Jimmy – Ei, obrigado!

Rafa – Não!

Jimmy, lá está: não era a complexidade que estavas à procura!

Jimmy – Estava a brincar!

Rafa – As pessoas que se juntaram em Lazy Faithful também têm influências diferentes, principalmente o Tommy, que tem a vertente mais pop e revivalista dos anos 70. Depois juntamo-nos todos e tentamos modernizar as coisas. Mas para mim é muito mais natural tocar em Fugly.

Por ser mais direto ao assunto.

Rafa – Sim, o Jimmy aparece com as ideias e eu consigo formar logo ideias na minha cabeça, às vezes algumas que nem sei executar muito bem e tenho que perder algum tempo.
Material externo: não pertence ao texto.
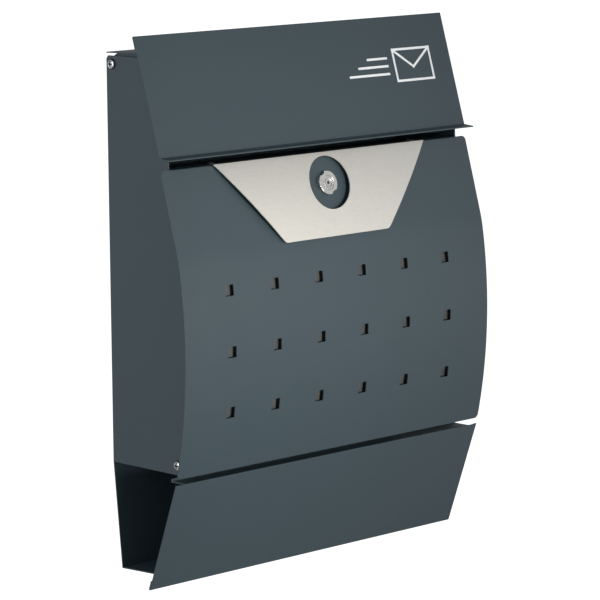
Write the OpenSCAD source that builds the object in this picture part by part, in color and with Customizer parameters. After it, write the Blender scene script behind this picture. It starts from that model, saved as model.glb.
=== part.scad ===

Mas sim, é muito fluído.

 

“O disco centra-se numa personagem – que não tem um nome, propriamente – que relata os problemas dos “millenials” e tentar ver a luz ao fundo do túnel, porque não é, de todo, uma geração perdida. Ainda que tenha alguns defeitos”

 

O que é que está previsto para os próximos tempos em termos de concertos?

Jimmy – Uma data de concertos! Vamos ter as datas de apresentação em Lisboa e no Porto, no Maus Hábitos e no Damas – 9 e 10 de fevereiro. Depois vamos a Leiria, Évora, Braga, Fafa, Vila Real, Coimbra… o País de Norte a Sul. E depois vamos ter uma tournée de três semanas com os Whales, da Omnichord Records – é uma parceria entre a Pointlist, a Omnichord e a Bullet Seed. Marcaram-nos 18 ou 19 datas por Espanha, França, Bélgica, Holanda, Alemanha, Itália, República Checa….

Rafa – Talvez Polónia… vamos ver se chegamos lá!

E é interessante essa parceria, esse cooperativismo entre editoras. É importante para fazer as coisas andarem, porque sozinho é mais difícil, não é ?

Jimmy – Sim, temos que dar as mãos uns aos outros e ajudar. De costas voltadas e todos a mostrar quem é que tem o “membro maior” (risos) isto não vai a correr bem. E estamos todos pelo mesmo, por isso não faz sentido fazer as coisas de outra forma. Somos o nicho, o que está debaixo da pedra e é importante manter esse sentido de comunidade e entreajuda entre bandas, agências e editoras.